Required work:
Will you return, word for word, only the lines from the top of the data below down to and including the one with "const LIP_UNDER_FILLET = 0.9;"?
==================================================
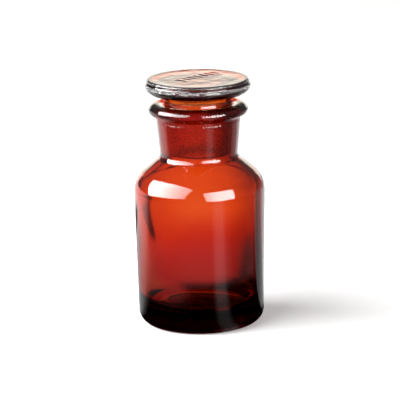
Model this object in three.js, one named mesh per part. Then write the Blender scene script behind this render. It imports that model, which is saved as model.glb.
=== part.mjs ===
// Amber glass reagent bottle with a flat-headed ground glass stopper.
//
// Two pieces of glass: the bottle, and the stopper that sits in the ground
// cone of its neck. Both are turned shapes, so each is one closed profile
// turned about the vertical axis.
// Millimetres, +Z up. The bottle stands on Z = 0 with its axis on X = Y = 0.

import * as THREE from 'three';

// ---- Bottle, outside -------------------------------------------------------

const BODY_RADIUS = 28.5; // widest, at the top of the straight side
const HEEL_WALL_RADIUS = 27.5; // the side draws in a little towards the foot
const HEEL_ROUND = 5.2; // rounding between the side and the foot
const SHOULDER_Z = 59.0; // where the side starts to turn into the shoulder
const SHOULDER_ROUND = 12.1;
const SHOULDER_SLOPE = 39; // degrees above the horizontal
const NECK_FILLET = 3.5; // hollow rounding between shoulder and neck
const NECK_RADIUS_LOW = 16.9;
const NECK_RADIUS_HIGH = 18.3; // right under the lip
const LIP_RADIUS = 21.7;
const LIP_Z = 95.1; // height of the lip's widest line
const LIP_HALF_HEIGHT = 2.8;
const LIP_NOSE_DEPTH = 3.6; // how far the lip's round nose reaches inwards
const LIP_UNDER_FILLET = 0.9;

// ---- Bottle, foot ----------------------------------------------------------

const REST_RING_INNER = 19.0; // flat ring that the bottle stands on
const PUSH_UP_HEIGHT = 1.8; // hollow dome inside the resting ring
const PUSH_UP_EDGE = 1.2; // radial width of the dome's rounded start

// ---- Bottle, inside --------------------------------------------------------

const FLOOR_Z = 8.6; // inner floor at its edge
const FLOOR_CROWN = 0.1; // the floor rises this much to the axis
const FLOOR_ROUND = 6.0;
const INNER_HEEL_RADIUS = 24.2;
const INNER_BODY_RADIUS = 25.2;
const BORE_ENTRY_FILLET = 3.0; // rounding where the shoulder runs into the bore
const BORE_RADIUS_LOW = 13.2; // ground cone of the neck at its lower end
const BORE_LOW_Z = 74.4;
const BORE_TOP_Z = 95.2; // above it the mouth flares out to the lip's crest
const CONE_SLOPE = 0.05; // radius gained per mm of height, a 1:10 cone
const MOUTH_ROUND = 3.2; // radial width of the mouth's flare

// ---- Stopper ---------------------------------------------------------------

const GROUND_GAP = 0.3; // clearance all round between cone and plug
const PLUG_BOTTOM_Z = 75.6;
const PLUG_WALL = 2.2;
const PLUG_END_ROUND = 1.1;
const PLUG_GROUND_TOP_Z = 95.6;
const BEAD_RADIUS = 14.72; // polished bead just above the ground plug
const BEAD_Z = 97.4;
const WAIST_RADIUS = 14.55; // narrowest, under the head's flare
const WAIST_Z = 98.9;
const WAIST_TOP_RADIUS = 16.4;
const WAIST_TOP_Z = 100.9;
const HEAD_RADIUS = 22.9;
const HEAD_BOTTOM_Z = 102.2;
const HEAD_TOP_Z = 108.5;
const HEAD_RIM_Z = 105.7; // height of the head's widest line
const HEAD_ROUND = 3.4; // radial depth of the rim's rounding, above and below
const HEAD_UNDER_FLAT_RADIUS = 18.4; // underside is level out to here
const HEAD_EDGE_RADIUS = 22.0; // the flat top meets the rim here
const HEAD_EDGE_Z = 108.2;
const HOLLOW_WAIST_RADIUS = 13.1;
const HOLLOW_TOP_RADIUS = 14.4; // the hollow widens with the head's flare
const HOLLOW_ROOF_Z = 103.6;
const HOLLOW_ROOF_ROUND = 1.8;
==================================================
Task solution:
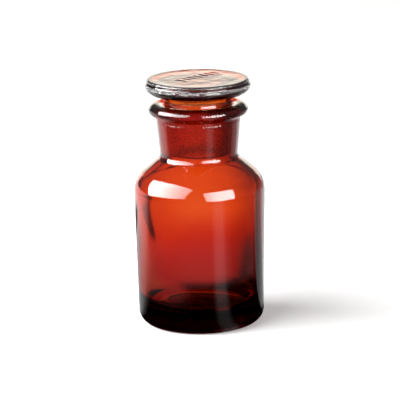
Model this object in three.js, one named mesh per part. Then write the Blender scene script behind this render. It imports that model, which is saved as model.glb.
=== part.mjs ===
// Amber glass reagent bottle with a flat-headed ground glass stopper.
//
// Two pieces of glass: the bottle, and the stopper that sits in the ground
// cone of its neck. Both are turned shapes, so each is one closed profile
// turned about the vertical axis.
// Millimetres, +Z up. The bottle stands on Z = 0 with its axis on X = Y = 0.

import * as THREE from 'three';

// ---- Bottle, outside -------------------------------------------------------

const BODY_RADIUS = 28.5; // widest, at the top of the straight side
const HEEL_WALL_RADIUS = 27.5; // the side draws in a little towards the foot
const HEEL_ROUND = 5.2; // rounding between the side and the foot
const SHOULDER_Z = 59.0; // where the side starts to turn into the shoulder
const SHOULDER_ROUND = 12.1;
const SHOULDER_SLOPE = 39; // degrees above the horizontal
const NECK_FILLET = 3.5; // hollow rounding between shoulder and neck
const NECK_RADIUS_LOW = 16.9;
const NECK_RADIUS_HIGH = 18.3; // right under the lip
const LIP_RADIUS = 21.7;
const LIP_Z = 95.1; // height of the lip's widest line
const LIP_HALF_HEIGHT = 2.8;
const LIP_NOSE_DEPTH = 3.6; // how far the lip's round nose reaches inwards
const LIP_UNDER_FILLET = 0.9;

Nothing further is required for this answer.